Sorry about repeating some stuff already said, but I wrote the answer and then forgot to submit it...
Neglecting the possible multi-reference character of your systems a priori and going straightfoward to KS-DFT, I agree to some of the previous suggestions: GGAs have been shown to overestimate delocalization in some mixed valence complexes and reduced transition metal oxides[e.g., 1] (due to the Coulomb self-interaction error). A prominent case, I have been working with, are partially reduced ceria gas-phase clusters.[2]
For the clusters, we found B3-LYP and TPSSh did their job to determine the structures. However, it seems that neither B3-LYP nor TPSSh have been able to predict always the right structures among all investigated compositions. (We used IR spectra for structural assignment.)
The DFT+U approach is mostly available in plane wave/solid state quantum chemistry packages, as it serves as a kind of replacement for the much more costly hybrid functional under PBC. If you work under PBC you may consider also the screened hybrid functional HSE. These approaches also tend to give reasonable approximate descriptions for 'excess' electrons in the material.

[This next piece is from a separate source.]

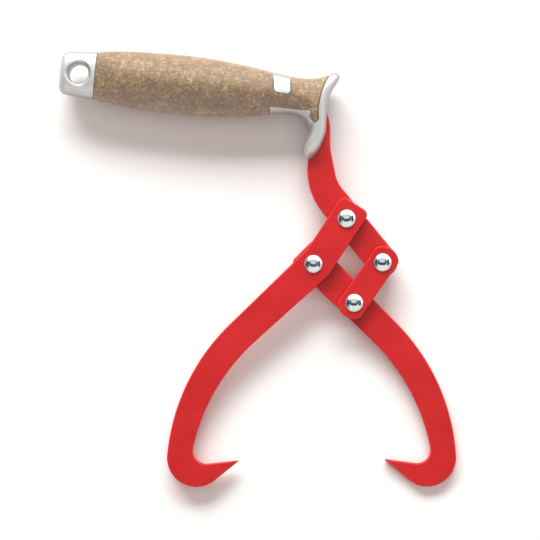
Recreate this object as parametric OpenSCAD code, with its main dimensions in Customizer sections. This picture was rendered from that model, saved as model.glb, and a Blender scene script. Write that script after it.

Which density functional APPROXIMATION will work for your system and the properties you want to investigate is, however, 'experimental'. I strongly suggest to compare with experimental reference properties in each case.
[1] Z. Yang et al., J. Chem. Phys. 120, 7741 (2004)
[2] A. M. Burow, Phys. Chem. Chem. Phys., 2011, 13, 19393–19400
I have obtained good results for different systems by using the traditional B3LYP functional . So, I believe that B3LYP is a good initial guess for your study.